日本化薬は1日、2010~15年度までの中期事業計画を発表した。医薬事業本部は、ジェネリック抗癌剤のトップシェア獲得を軸とし、新たな事業の柱に癌領域のIVR(血管内治療)事業を位置づけた。最終年度となる15年度には、高分子ミセル化抗癌剤、バイオ後続品、IVR領域の血管塞栓剤を上市し、売上高1000億円の達成を目指す計画を打ち出した。
新中期事業計画は、10~12年度の「フェーズI」と13~15年度の「フェーズII」の二段階で進める。医薬事業は、フェーズIで研究開発投資を先行させ、フェーズIIで成果を上げる牽引役と位置づけ、癌関連領域に特化した「スペシャリティー」「ジェネリック」「IVR」を事業の柱とする基本戦略を打ち出した。

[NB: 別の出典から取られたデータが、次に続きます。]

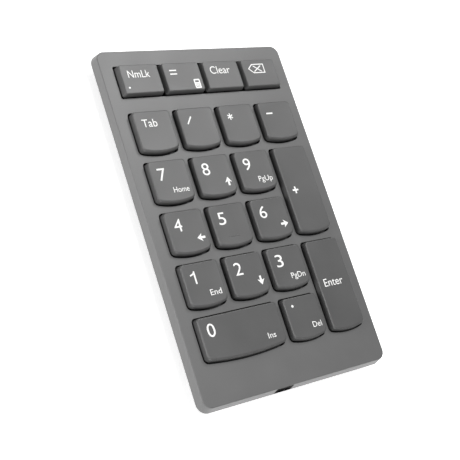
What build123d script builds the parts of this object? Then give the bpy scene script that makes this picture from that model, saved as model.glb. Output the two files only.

特に成長基盤を支えるのがジェネリック事業。現在30%を超える抗癌剤GE薬「パクリタキセル注NK」の数量シェアを12年度までのフェーズIで50%に引き上げ、他の抗癌剤GE薬についてもNKブランドをさらに拡大する。興和テバと提携したバイオ後続品のG‐CSF製剤「TKN732」は13年の上市目標を掲げている。
一方、スペシャリティー事業の中心は、ミセル化抗癌剤となる。12年度まで積極的に研究開発費を投下し、早期のPOC獲得を目指すと共に、癌領域の製品導入、共同販促を進めることで、継続的な新薬パイプラインの充実を図る。日米で第II相試験中のミセル化抗癌剤「NK012」は、最短で15年度の承認取得を狙う。また、胃癌を対象とした国内第II相試験で好結果が得られた「NK105」に関して、今後の開発計画を検討中としている。

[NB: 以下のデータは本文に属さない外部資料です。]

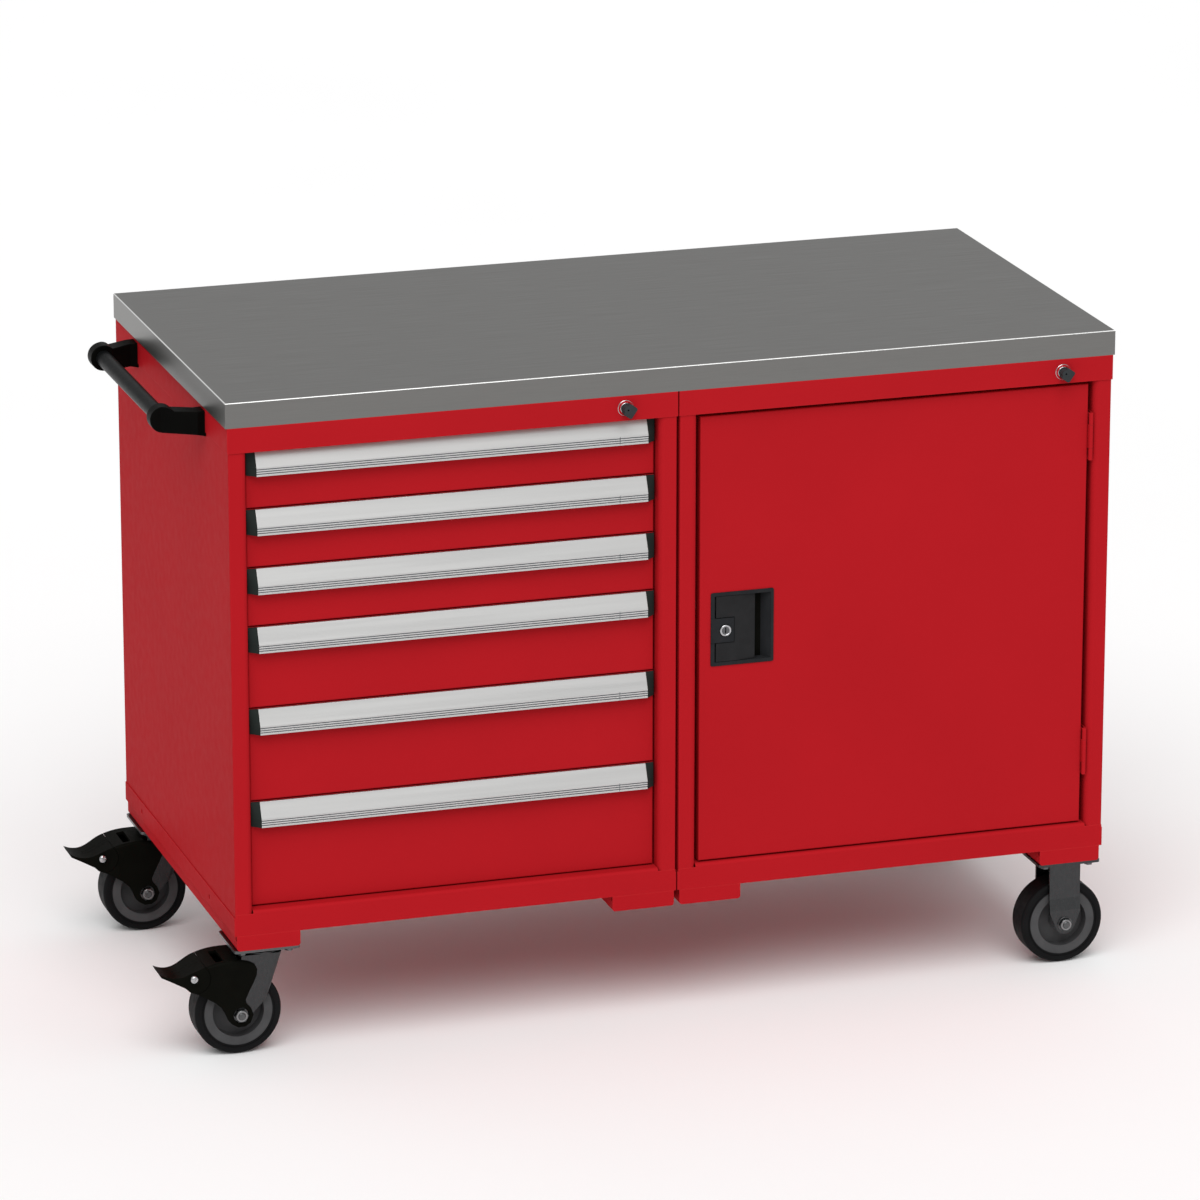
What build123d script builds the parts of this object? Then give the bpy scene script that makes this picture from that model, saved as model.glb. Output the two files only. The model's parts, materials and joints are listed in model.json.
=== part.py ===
from build123d import *
from math import hypot
import os

os.makedirs("parts", exist_ok=True)

# Overall sizes. x runs from the worktop's left end, y from its front edge, z from the floor.
BENCH_LENGTH = 1467.0
BENCH_DEPTH = 715.0
BENCH_HEIGHT = 1075.5
WORKTOP_THICKNESS = 40.5
WORKTOP_SHEET = 1.5
WORKTOP_LIP = 25.0
WORKTOP_EDGE_RADIUS = 2.0
PEDAL_REACH = 113.0
KEY_REACH = 15.0

# Cabinets
CABINET_LEFTS = (4.0, 736.0)
CABINET_WIDTH = 727.0
SHEET = 1.2
RAIL_SHEET = 1.5
CABINET_TOP = BENCH_HEIGHT - WORKTOP_THICKNESS
CAP_HEIGHT = 40.5
CAP_OVERHANG = 1.5
POST_WIDTH = 29.0
POST_DEPTH = 36.0
POST_INNER_BEND = 9.5
POST_OUTER_BEND = 2.5
POST_BACK_FLANGE = 22.0
SHEET_EDGE = 1.2
SHEET_GAP = 0.3
CABINET_BACK = 711.3
BASE_BOTTOM = 206.9
RAIL_TOP = 242.5
SILL = 247.5
SILL_BEND = 5.0
BASE_SIDE_TOP = 237.5
BASE_LIP = 25.0
SIDE_SLOTS = (160.0, 602.0)
SIDE_SLOT_Z = 221.0
SIDE_SLOT_RADIUS = 4.0
SHELF_TOP = 625.0
SHELF_FRONT = 60.0
SHELF_LIP = 22.0
SHELF_BEND = 3.0
SHELF_TURN = 8.0
SHELF_BACK_GAP = 5.0

# Channels under the cabinets and castors
CHANNEL_BOTTOM = 182.0
CHANNEL_WIDTH = 103.0
CHANNEL_SHEET = 2.0
CHANNEL_BEND = 5.0
CHANNEL_LEFTS = (6.0, 625.5, 738.0, 1356.5)
NOTCH_DEPTH = 7.0
NOTCH_HEIGHT = 9.0
PLATE_BOTTOM = 177.5
PLATE_LENGTH = 107.0
PLATE_WIDTH = 104.0
SWIVEL_X = 55.5
RIGID_X = 1409.5
FRONT_WHEEL_Y = 54.5
REAR_WHEEL_Y = 660.5
WHEEL_RADIUS = 70.5
WHEEL_WIDTH = 48.0
TYRE_SHOULDER = 6.0
HUB_RADIUS = 55.9
HUB_RIM = 41.7
HUB_LENGTH = 62.0
TRAIL = 41.5
AXLE_RADIUS = 6.0
WHEEL_FIT = 0.06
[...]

IVR事業は、既に動注用シスプラチン「アイエーコール」、血管内塞栓促進用補綴材「ジェルパート」を販売し、約20億円の売上高を計上しているが、さらに血管塞栓剤「NK938」(ヘパスフィア)、「NK939」(エンボスフィア)の2製品を投入し、癌領域に特化した新たなIVR事業のビジネスモデルを立ち上げる。昨年、米社から導入した血管塞栓剤は前臨床段階にあるが、10年内には臨床試験を開始し、13年には上市する計画だ。
さらに、本格的な海外展開にも乗り出す。当面はミセル化抗癌剤の海外開発、生産拠点の可能性を検討する方針だが、ミセル化抗癌剤の上市後には、海外自販体制を立ち上げるかどうかも検討課題になると見られる。

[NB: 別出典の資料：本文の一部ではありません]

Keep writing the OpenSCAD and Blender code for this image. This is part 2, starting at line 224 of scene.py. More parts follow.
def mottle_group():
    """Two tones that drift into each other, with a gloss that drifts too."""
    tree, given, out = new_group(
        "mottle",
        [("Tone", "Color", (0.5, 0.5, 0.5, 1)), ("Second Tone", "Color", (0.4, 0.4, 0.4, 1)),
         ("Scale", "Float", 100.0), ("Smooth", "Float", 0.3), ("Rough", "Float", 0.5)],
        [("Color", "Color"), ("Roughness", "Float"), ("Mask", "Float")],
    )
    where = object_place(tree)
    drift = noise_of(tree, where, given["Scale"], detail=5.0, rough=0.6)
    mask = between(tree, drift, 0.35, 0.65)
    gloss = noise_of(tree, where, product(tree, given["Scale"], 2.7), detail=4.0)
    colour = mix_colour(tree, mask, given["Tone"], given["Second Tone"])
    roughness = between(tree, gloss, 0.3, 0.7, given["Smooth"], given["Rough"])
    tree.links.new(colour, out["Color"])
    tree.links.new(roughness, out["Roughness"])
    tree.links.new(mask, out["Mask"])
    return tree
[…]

こうした取り組みの結果、医薬事業の売上高を12年度には620億円、最終年度の15年度には1000億円の大台に引き上げる。09年度比で倍増の計画となるが、取締役常務執行役員医薬事業本部長の萬代晃氏は、「抗癌剤GE薬をベースに品揃えを増やし、フェーズIで新製品の仕込みを行い、フェーズIIではミセル化抗癌剤、バイオ後続品、血管塞栓剤の上市を実現し、1000億円を達成したい」と述べた。